I am therefore inclined to agree with Mr. Onwugbufor that the appeal pending in this court has nothing to do with the proceedings or judgment of the Tribunal which we were told started on 4/12/92 and ended on 2/2/93 with the judgment. I agree with Chief Ajayi when he submitted that both the court from which an appeal lies as well as the court to which the appeal lies have the duty of ensuring that the appeal if successful, is not rendered nugatory and that the court will make an order to that end (see for example KIGO (NIGERIA) LTD. v. HOLMAN BROS. (NIGERIA) LTD. (1980) 5- 0 7 SC. 60; OGUNREMI v. DADA (1962) 1 All NLR 663; VASWANl v. SAVALAKH (supra); SHODEINDE & ORS. v. AHMADlYYA MOVEMENT-IN-ISLAM (1980) 1-2 SC. 163). But as I have shown above, the appeal before this court has its origins in the High Court, Kaduna and not in the Tribunal. This made the application look rather abnormal or unusual.

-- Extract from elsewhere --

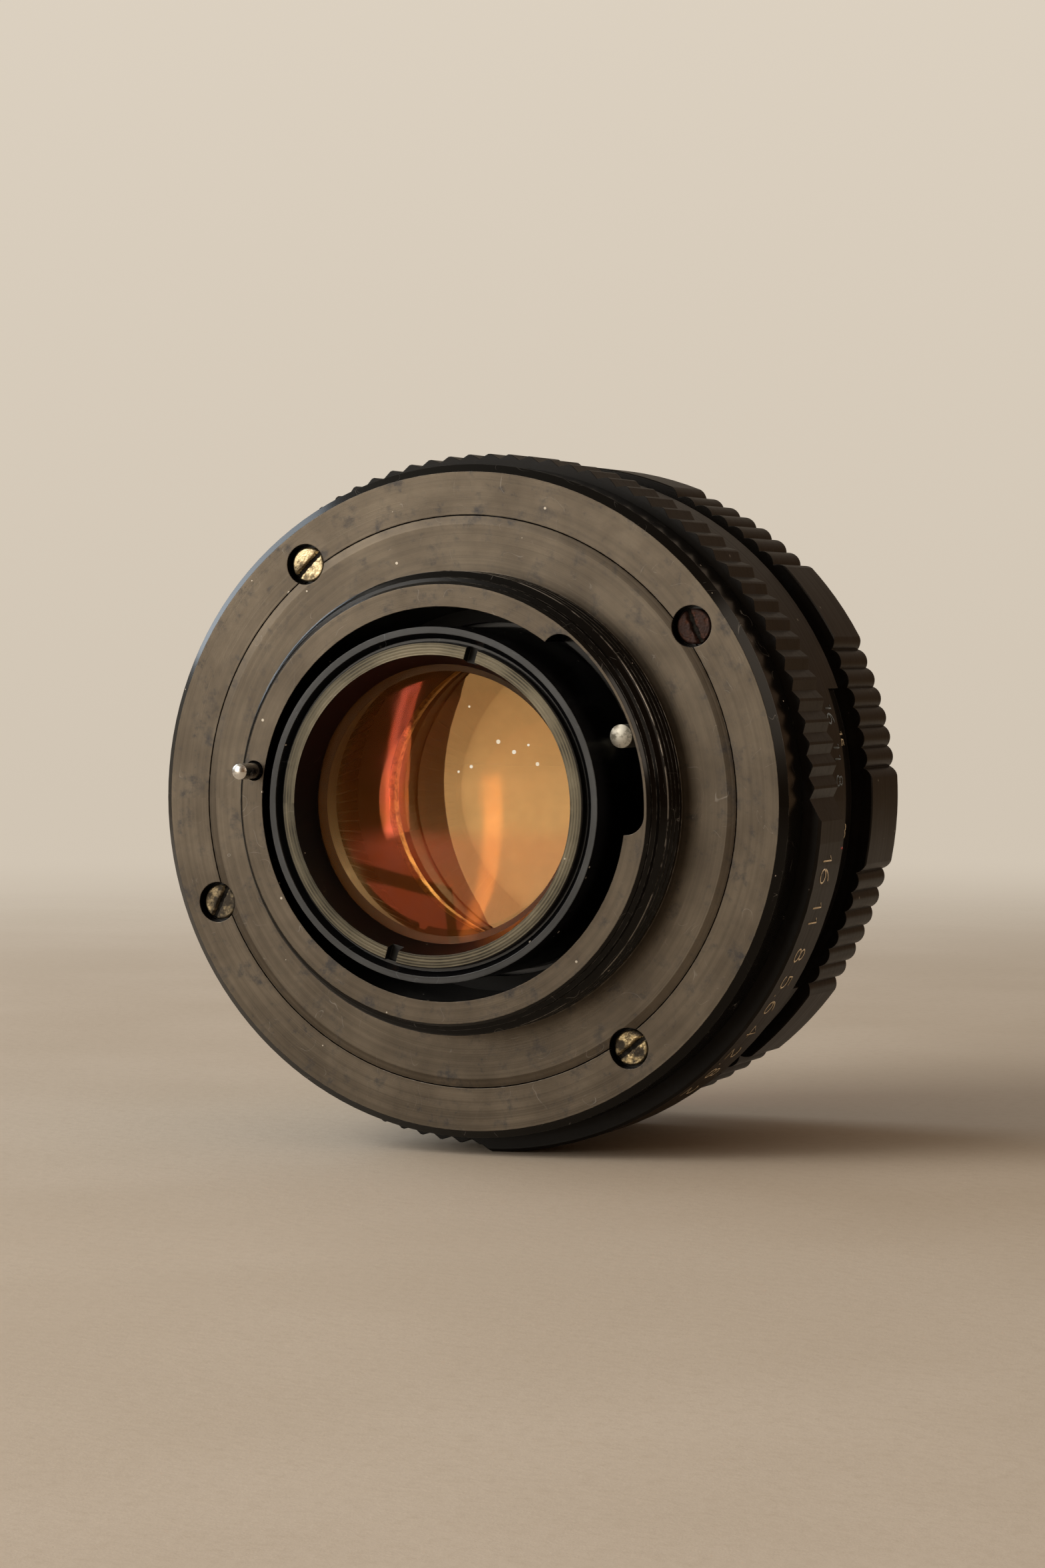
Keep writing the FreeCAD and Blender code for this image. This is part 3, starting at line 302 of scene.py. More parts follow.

Added to this is the fact that Chief Ajayi has not deemed it necessary to exhibit to this motion the proceedings and judgment of the Tribunal from 4/12/92 to 2/2/93 (both dates inclusive) which he wanted us to nullify and set aside. The omission I believe is a serious irregularity as no court would make an order setting aside or nullifying proceedings or judgment on which it has never set its eyes! I think mere affidavit evidence verifying the facts would to my mind be insufficient.

And I so hold.

On these grounds I have without hesitation come to the conclusion that this application is not properly before us. The circumstances are such that it is only just that the application should be struck-out as incompetent. And it is hereby struck-out. The respondents are awarded costs of one hundred (N 100.00) naira only.